Wednesday, December 15, 2010

Iloilo and Guimaras on a budget p1

I didn't think it was possible for me and I swear I had my doubts...but surprisingly, I actually managed to have a mini-vacation and not spend too much for it. I can't take credit for any of it, of course, as I did very little to help haggle with trike drivers and shop owners. Still, to have come out of the trip flush with half of what I'd originally budgeted is something even I wouldn't have expected.

Christine, Mitzie, and I were originally slated to go to Iloilo some time last November. Actually, I wasn't in the original roster but since their travel buddy backed out, the open flight slot was offered to me. Back in October, when they had first begun to map this trip out, I had thought to juggle schedules and finances just to be able to make it. Due to unforeseen events, I suddenly found myself with a lot of free time but with very limited spending capacity. One thing led to another and soon, plans were pushed back until it was too late.

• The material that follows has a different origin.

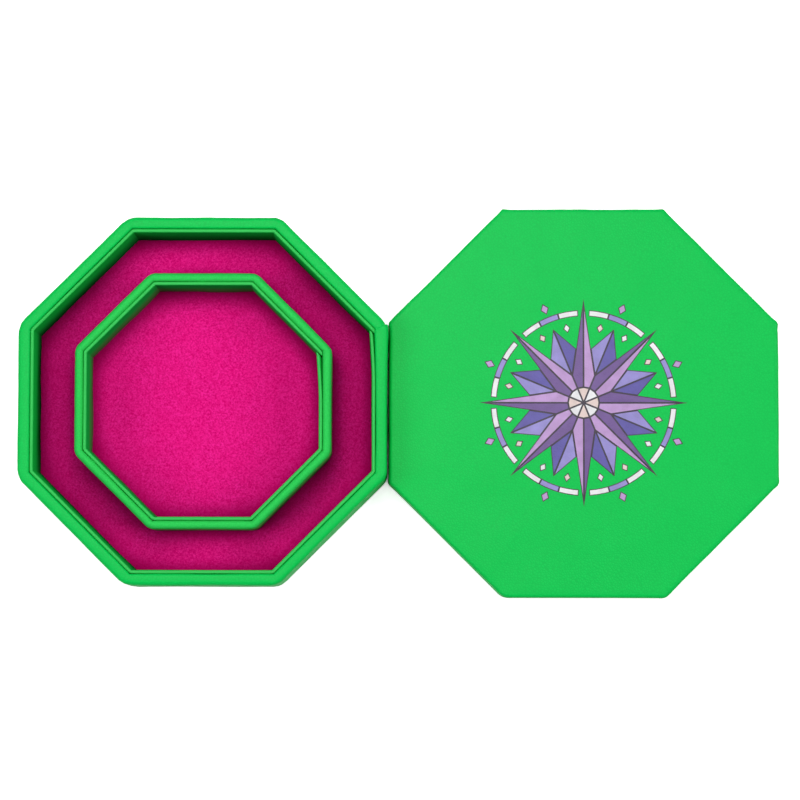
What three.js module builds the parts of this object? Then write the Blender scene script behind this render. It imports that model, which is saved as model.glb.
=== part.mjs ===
// Octagonal dice box: a tray with a rolling well inside a dice channel, and a lift-off lid beside it.
// Every wall is a ring of mitred boards dressed in a folded leather-like skin, with a padded
// liner strip inside it. Millimetres, +Z up. The origin is the centre of the tray's underside.
import * as THREE from "three";

// Tray
const trayFlats = 210;          // across flats, over the skin
const trayHeight = 40;
const trayCorner = 8;           // plan radius of the outer corners
const wallBoard = 4.4;          // thickness of the eight wall boards
const baseBoard = 2.5;
const baseSheet = 0.7;          // sheet glued under the base
const baseSheetInset = 1.6;     // the sheet stops this far inside the outline
const baseFold = 12;            // width of skin folded under the base board
const floorPile = 1.2;          // velvet and its backing
const trayRimRound = 2.2;       // outer edge of the rim
const trayRimInner = 1.7;       // inner edge of the rim

// Ring between the rolling well and the dice channel
const ringFlats = 146.6;
const ringCorner = 5;
const ringBoard = 3;
const ringDrop = 0.4;           // the ring's rim lies this much below the tray's rim
const ringRimRound = 1.9;
const ringRimInner = 1.5;

// Lid
const lidHeight = 25;
const lidCorner = 5;
const lidWallBoard = 4;
const lidPanelBoard = 2.5;
const lidPile = 1;
const lidEdgeRound = 1.4;       // edge between the lid's top and its sides
const lidSlide = 0.9;           // clearance round the tray when the lid is on
const lidGap = 1.5;             // the lid lies this far from the tray

// Skins, liner strips and clearances
const skin = 0.8;
const glueLine = 0.15;
const rimTurnIn = 15;           // depth of skin folded down inside a rim
const linerCard = 0.8;
const linerSkin = 0.5;
const linerGlue = 0.1;
const linerFit = 0.25;          // between a liner strip and the wall behind it
const linerDrop = 0.8;          // a liner's top edge lies this much below its rim
const linerSeam = 0.4;          // between the two ends of a liner strip
const linerLap = 1.9;           // the last end stands this far off the wall, over the first
const linerLapRun = 28;         // length over which the last end bends off the wall
const mitreGap = 0.2;           // between neighbouring boards
const sheetFit = 0.3;           // round a sheet that is laid between walls
const leastCorner = 0.5;        // no plan corner is sharper than this

// Counts
const sides = 8;
const cornerSteps = 4;
const roundSteps = 4;
const finePlies = 3;

const fullTurn = 2 * Math.PI;
const sideTurn = fullTurn / sides;
const halfTurn = sideTurn / 2;
const quarter = Math.PI / 2;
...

Determined to get one last hurrah before the year closed, and thanks to CebuPac's budget flights (Php899/pax GoLite), we were able to work around our respective schedules and book new tickets to Iloilo. After much deliberation and rough sketches of what our itinerary was going to be like, we ended up half following our outline and half just winging it. Being the OC people that we are, we armed ourselves with research on the best spots and the greatest deals to maximize our time and money. I don't know if it was sheer luck or charm that worked for us, but we actually managed to get even lower prices for some expenses than what other bloggers said were already good deals. I'll have to expound on this at a later date since I've work to see to...work that will inevitably sponsor my future trips.